**** Dataset extract

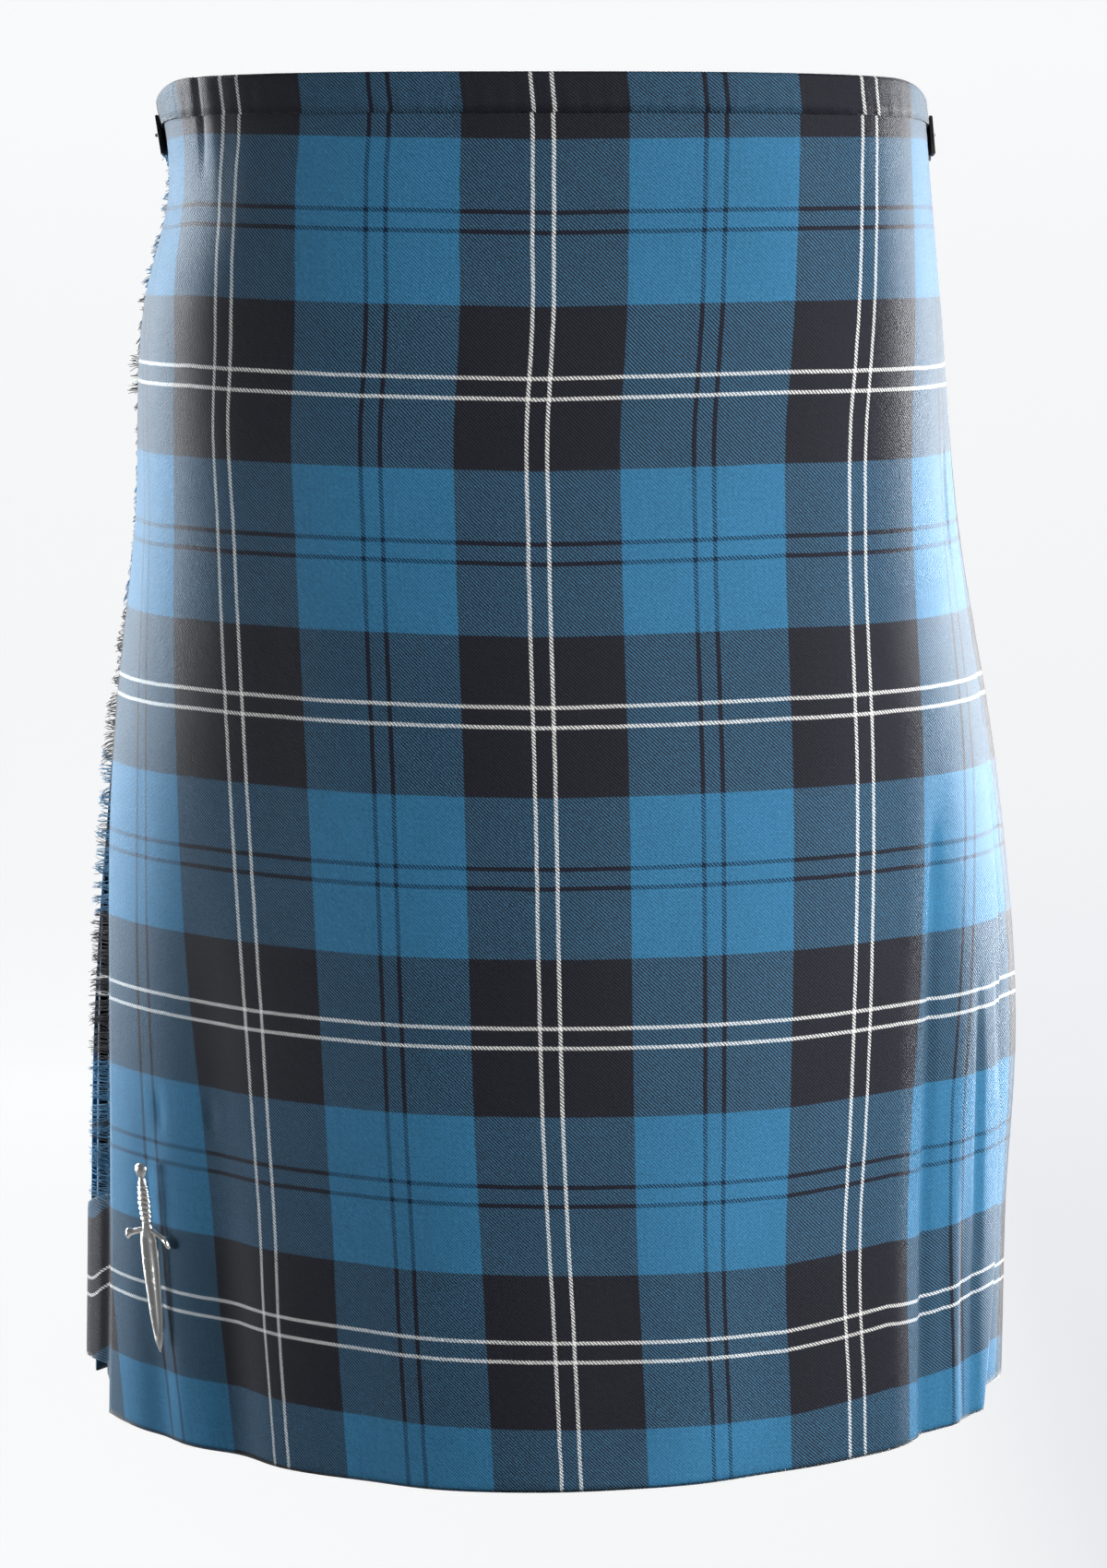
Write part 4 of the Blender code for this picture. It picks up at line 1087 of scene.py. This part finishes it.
# ---- Stage, light and camera (metres) ----
# The paper's colour, and the greyer colour of the painted shade on it
PAPER, PAPER_PAINTED_SHADE = (0.90, 0.905, 0.91), (0.78, 0.79, 0.82)
PAPER_SHADE = 0.5  # what it throws back of the lamps' light
GLOW, GLOW_FROM, GLOW_FULL = 0.86, 0.4, 1.5
# Painted shade: the paper greys from the first x to the second, and fades back from the first y to
# the second (metres)
PAINTED_SHADE_X, PAINTED_SHADE_Y = (0.28, 0.50), (3.4, 4.7)
FLOOR_HEIGHT, FLOOR_FRONT, FLOOR_BACK = -1.12, -3.5, 3.6
SWEEP_RADIUS, WALL_TOP, PAPER_HALF = 1.2, 3.5, 5.0


def make_stage():
    """White paper that runs back under the garment and curves up behind it, lit from within, with
    painted shade greying its floor to the right.
    """
    graph = Graph("studio_paper")
    x, y, _ = graph.split(object_axes(graph))
    # painted shade on the floor to the right, standing in for light falling off there; it greys the
    # glow too
    corner = graph.mul(graph.ramp(x, *PAINTED_SHADE_X), graph.ramp(y, *PAINTED_SHADE_Y, 1.0, 0.0))
    paper = graph.mix(corner, PAPER, PAPER_PAINTED_SHADE)
    glow = graph.shaded(paper, graph.ramp(y, GLOW_FROM, GLOW_FULL))
    look = graph.finish(Base_Color=graph.shaded(paper, PAPER_SHADE), Roughness=0.95,
                        Emission_Color=glow, Emission_Strength=GLOW)
    profile = [(FLOOR_FRONT, FLOOR_HEIGHT), (FLOOR_BACK, FLOOR_HEIGHT)]
    for turn in np.linspace(0.1, math.pi / 2, 14):
        profile.append((FLOOR_BACK + SWEEP_RADIUS * math.sin(turn),
                        FLOOR_HEIGHT + SWEEP_RADIUS - SWEEP_RADIUS * math.cos(turn)))
    profile.append((FLOOR_BACK + SWEEP_RADIUS, WALL_TOP))
    vertices = [(x, *place) for place in profile for x in (-PAPER_HALF, PAPER_HALF)]
    faces = [(row, row + 1, row + 3, row + 2) for row in range(0, 2 * len(profile) - 2, 2)]
    mesh = bpy.data.meshes.new("studio_floor")
    mesh.from_pydata(vertices, [], faces)
    smooth_object("studio_floor", mesh, look)


# Size is width and height in metres, power in watts, spread in degrees.
Lamp = namedtuple("Lamp", "name place aim size power colour spread")
WARM, COOL = (1.0, 0.99, 0.98), (0.95, 0.98, 1.0)
COLD, PALE = (0.93, 0.97, 1.0), (0.96, 0.98, 1.0)
LAMPS = table(
    Lamp,
    ("key", (2.2, -1.75, 0.35), (0.05, -0.1, -0.20), (0.9, 1.2), 12.6, WARM, 44),
    ("front", (0.2, -3, -0.7), (0, 0, -0.4), (1.6, 1), 0.35, COOL, 60),
    ("left_side", (-2.3, 0.3, -0.6), (-0.15, 0, -0.38), (0.7, 0.8), 4.5, COOL, 40),
    ("left_rim", (-1.5, 1.15, 0.1), (-0.15, 0, -0.12), (0.5, 1.2), 18, COLD, 66),
    ("right_side", (2, 0.55, -0.6), (0.17, 0, -0.36), (0.3, 0.4), 0.6, COLD, 24),
    ("right_rim", (1.35, 1.15, -0.3), (0.18, 0, -0.36), (0.4, 0.8), 13.5, PALE, 60),
)
SKY, SKY_STRENGTH = (0.93, 0.96, 1.0, 1.0), 0.12


def make_lights():
    world = bpy.data.worlds.new("studio")
    bpy.context.scene.world = world
    world.use_nodes = True
    colour, strength = world.node_tree.nodes["Background"].inputs[:2]
    colour.default_value, strength.default_value = SKY, SKY_STRENGTH
    for lamp in LAMPS:
        data = bpy.data.lights.new(lamp.name, "AREA")
        data.shape, (data.size, data.size_y) = "RECTANGLE", lamp.size
        data.energy, data.color, data.spread = lamp.power, lamp.colour, math.radians(lamp.spread)
        light = new_object(lamp.name, data)
        light.location = lamp.place
        aim = Vector(lamp.aim) - Vector(lamp.place)
        light.rotation_euler = aim.to_track_quat("-Z", "Y").to_euler()


SENSOR, FRAME_HEIGHT, FOCAL_LENGTH = 36.0, 1700.0, 5757.0  # mm, then pixels of the frame
CAMERA_PLACE, CAMERA_DIP = (0.0, -2.383, -0.0065), 0.1268  # dip below level, in radians
FAR_CLIP = 30.0


def make_camera():
    data = bpy.data.cameras.new("camera")
    data.sensor_width = SENSOR
    data.lens = FOCAL_LENGTH / FRAME_HEIGHT * SENSOR
    data.clip_end = FAR_CLIP
    camera = new_object("camera", data)
    camera.location = CAMERA_PLACE
    camera.rotation_euler = (math.pi / 2 - CAMERA_DIP, 0.0, 0.0)
    bpy.context.scene.camera = camera


make_stage()
make_lights()
make_camera()
bpy.context.scene.view_settings.view_transform = "Standard"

********

_To do_. Output the listing above word for word.

_Reply to the task_.
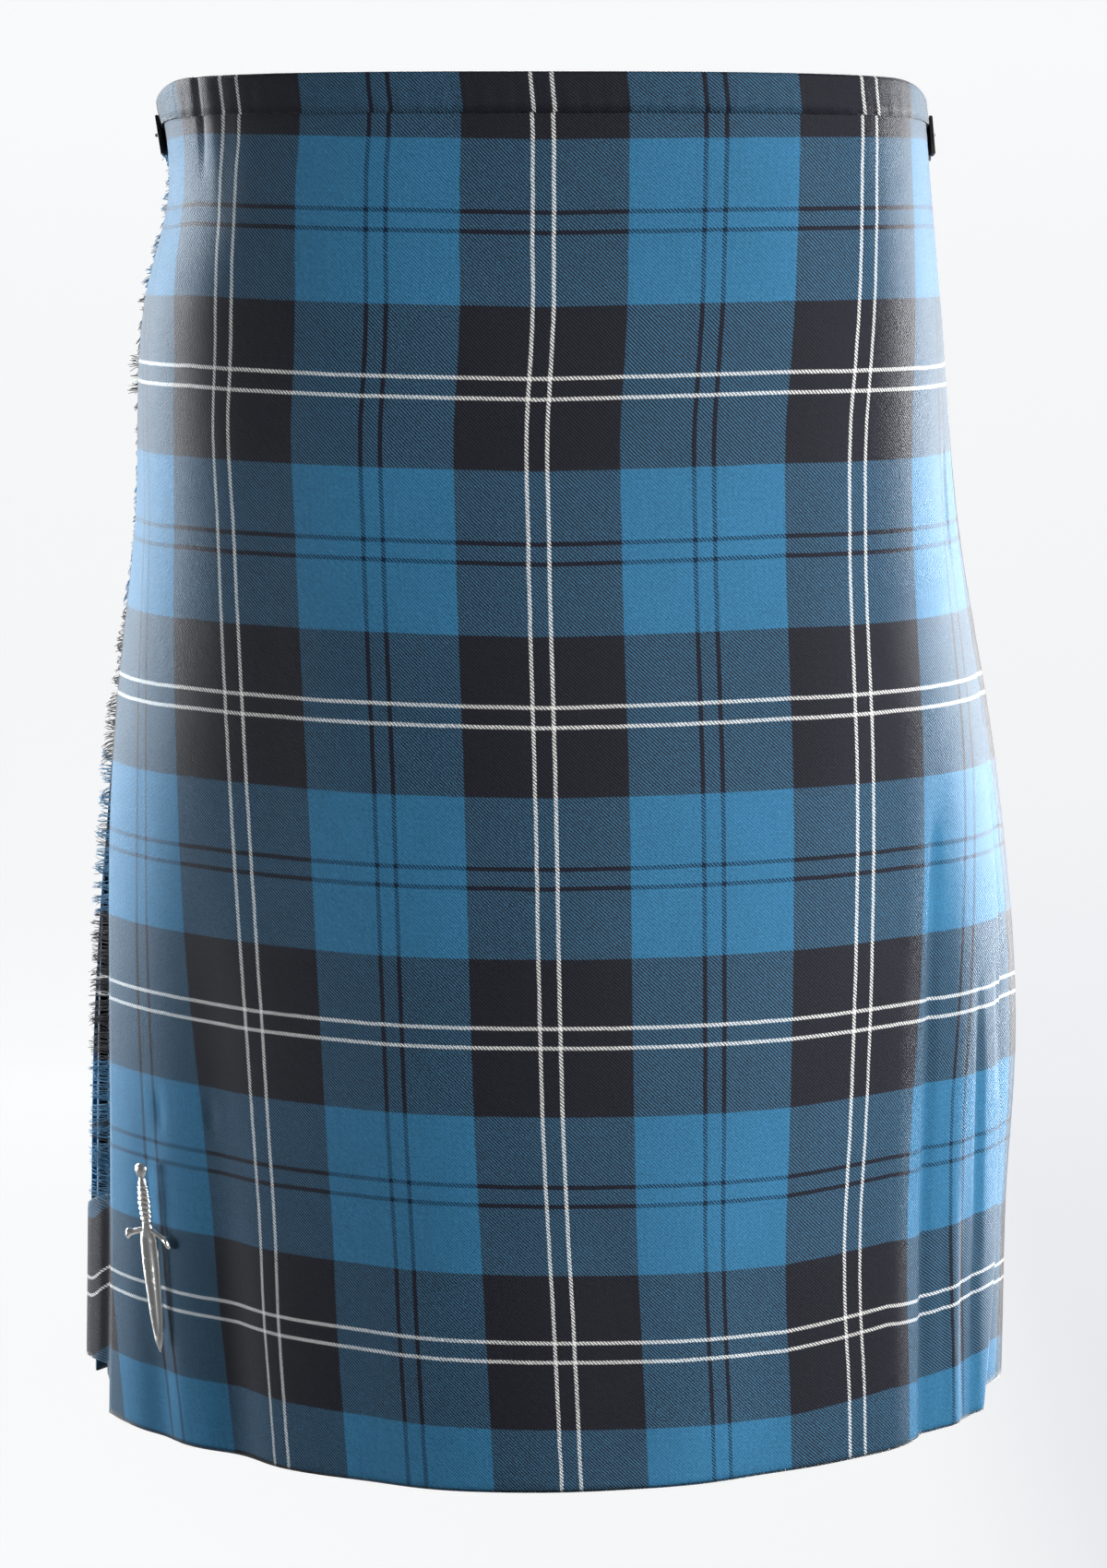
Write part 4 of the Blender code for this picture. It picks up at line 1087 of scene.py. This part finishes it.
# ---- Stage, light and camera (metres) ----
# The paper's colour, and the greyer colour of the painted shade on it
PAPER, PAPER_PAINTED_SHADE = (0.90, 0.905, 0.91), (0.78, 0.79, 0.82)
PAPER_SHADE = 0.5  # what it throws back of the lamps' light
GLOW, GLOW_FROM, GLOW_FULL = 0.86, 0.4, 1.5
# Painted shade: the paper greys from the first x to the second, and fades back from the first y to
# the second (metres)
PAINTED_SHADE_X, PAINTED_SHADE_Y = (0.28, 0.50), (3.4, 4.7)
FLOOR_HEIGHT, FLOOR_FRONT, FLOOR_BACK = -1.12, -3.5, 3.6
SWEEP_RADIUS, WALL_TOP, PAPER_HALF = 1.2, 3.5, 5.0


def make_stage():
    """White paper that runs back under the garment and curves up behind it, lit from within, with
    painted shade greying its floor to the right.
    """
    graph = Graph("studio_paper")
    x, y, _ = graph.split(object_axes(graph))
    # painted shade on the floor to the right, standing in for light falling off there; it greys the
    # glow too
    corner = graph.mul(graph.ramp(x, *PAINTED_SHADE_X), graph.ramp(y, *PAINTED_SHADE_Y, 1.0, 0.0))
    paper = graph.mix(corner, PAPER, PAPER_PAINTED_SHADE)
    glow = graph.shaded(paper, graph.ramp(y, GLOW_FROM, GLOW_FULL))
    look = graph.finish(Base_Color=graph.shaded(paper, PAPER_SHADE), Roughness=0.95,
                        Emission_Color=glow, Emission_Strength=GLOW)
    profile = [(FLOOR_FRONT, FLOOR_HEIGHT), (FLOOR_BACK, FLOOR_HEIGHT)]
    for turn in np.linspace(0.1, math.pi / 2, 14):
        profile.append((FLOOR_BACK + SWEEP_RADIUS * math.sin(turn),
                        FLOOR_HEIGHT + SWEEP_RADIUS - SWEEP_RADIUS * math.cos(turn)))
    profile.append((FLOOR_BACK + SWEEP_RADIUS, WALL_TOP))
    vertices = [(x, *place) for place in profile for x in (-PAPER_HALF, PAPER_HALF)]
    faces = [(row, row + 1, row + 3, row + 2) for row in range(0, 2 * len(profile) - 2, 2)]
    mesh = bpy.data.meshes.new("studio_floor")
    mesh.from_pydata(vertices, [], faces)
    smooth_object("studio_floor", mesh, look)


# Size is width and height in metres, power in watts, spread in degrees.
Lamp = namedtuple("Lamp", "name place aim size power colour spread")
WARM, COOL = (1.0, 0.99, 0.98), (0.95, 0.98, 1.0)
COLD, PALE = (0.93, 0.97, 1.0), (0.96, 0.98, 1.0)
LAMPS = table(
    Lamp,
    ("key", (2.2, -1.75, 0.35), (0.05, -0.1, -0.20), (0.9, 1.2), 12.6, WARM, 44),
    ("front", (0.2, -3, -0.7), (0, 0, -0.4), (1.6, 1), 0.35, COOL, 60),
    ("left_side", (-2.3, 0.3, -0.6), (-0.15, 0, -0.38), (0.7, 0.8), 4.5, COOL, 40),
    ("left_rim", (-1.5, 1.15, 0.1), (-0.15, 0, -0.12), (0.5, 1.2), 18, COLD, 66),
    ("right_side", (2, 0.55, -0.6), (0.17, 0, -0.36), (0.3, 0.4), 0.6, COLD, 24),
    ("right_rim", (1.35, 1.15, -0.3), (0.18, 0, -0.36), (0.4, 0.8), 13.5, PALE, 60),
)
SKY, SKY_STRENGTH = (0.93, 0.96, 1.0, 1.0), 0.12


def make_lights():
    world = bpy.data.worlds.new("studio")
    bpy.context.scene.world = world
    world.use_nodes = True
    colour, strength = world.node_tree.nodes["Background"].inputs[:2]
    colour.default_value, strength.default_value = SKY, SKY_STRENGTH
    for lamp in LAMPS:
        data = bpy.data.lights.new(lamp.name, "AREA")
        data.shape, (data.size, data.size_y) = "RECTANGLE", lamp.size
        data.energy, data.color, data.spread = lamp.power, lamp.colour, math.radians(lamp.spread)
        light = new_object(lamp.name, data)
        light.location = lamp.place
        aim = Vector(lamp.aim) - Vector(lamp.place)
        light.rotation_euler = aim.to_track_quat("-Z", "Y").to_euler()


SENSOR, FRAME_HEIGHT, FOCAL_LENGTH = 36.0, 1700.0, 5757.0  # mm, then pixels of the frame
CAMERA_PLACE, CAMERA_DIP = (0.0, -2.383, -0.0065), 0.1268  # dip below level, in radians
FAR_CLIP = 30.0


def make_camera():
    data = bpy.data.cameras.new("camera")
    data.sensor_width = SENSOR
    data.lens = FOCAL_LENGTH / FRAME_HEIGHT * SENSOR
    data.clip_end = FAR_CLIP
    camera = new_object("camera", data)
    camera.location = CAMERA_PLACE
    camera.rotation_euler = (math.pi / 2 - CAMERA_DIP, 0.0, 0.0)
    bpy.context.scene.camera = camera


make_stage()
make_lights()
make_camera()
bpy.context.scene.view_settings.view_transform = "Standard"